Jim Johnson: So we have been studying these species throughout Alaska and the Interior and Southcentral to get a sense for what might be causing the species’ declines in the state. But we also started tracking them to get a better understanding of the threats they encounter during the other nine to 10 months of the year. 

And they arrive here late April, mid-May and then initiate the nesting season, and will raise their chicks. And then the adults leave. They begin their migrations before their chicks do. And, in this case, both of these individuals were adults captured with their chicks. The amazing thing is that their chicks will migrate without any direction or without any help from adults. So it’s this inherent ability to migrate these crazy distances.

Casey Grove: To be clear, the birds that we’re talking about — that have been tracked to the area of this oil spill — are adults, and we don’t know if they have gotten hit with the oil or something like that. We don’t know if they’ve been picked up by folks looking for oily shorebirds. But they do sort of represent this big migration that’s happening right now in the fall where, like you said, these birds are trying to get to where they need to go for the winter. So it seems like there would be some major concern about that. I mean, this oil spill could not have happened at a worse time for birds, right?

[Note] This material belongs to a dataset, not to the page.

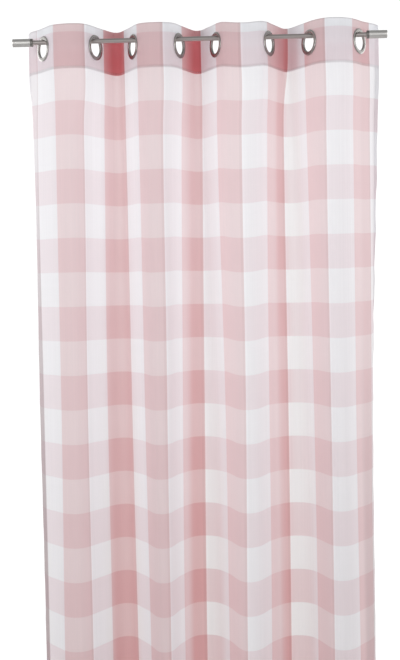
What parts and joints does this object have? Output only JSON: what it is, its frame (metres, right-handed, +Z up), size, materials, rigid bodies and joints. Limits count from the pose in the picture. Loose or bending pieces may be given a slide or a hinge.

JJ: That’s right. The oil spill right now appears to be offshore. However, you know, wind direction could shift, tides could influence the trajectory of this oil spill and could get pushed to shore where it could potentially impact thousands, tens of thousands of shorebirds as well as seabirds. And yeah, I think, even though those two individuals don’t appear to be directly affected by this particular oil spill, I think it just highlights one of the many threats that these birds and many thousands more face during these epic migratory journeys.

CG: I guess when it comes to these two species of birds, since you’re seeing them kind of in that area, at least, are you concerned about them?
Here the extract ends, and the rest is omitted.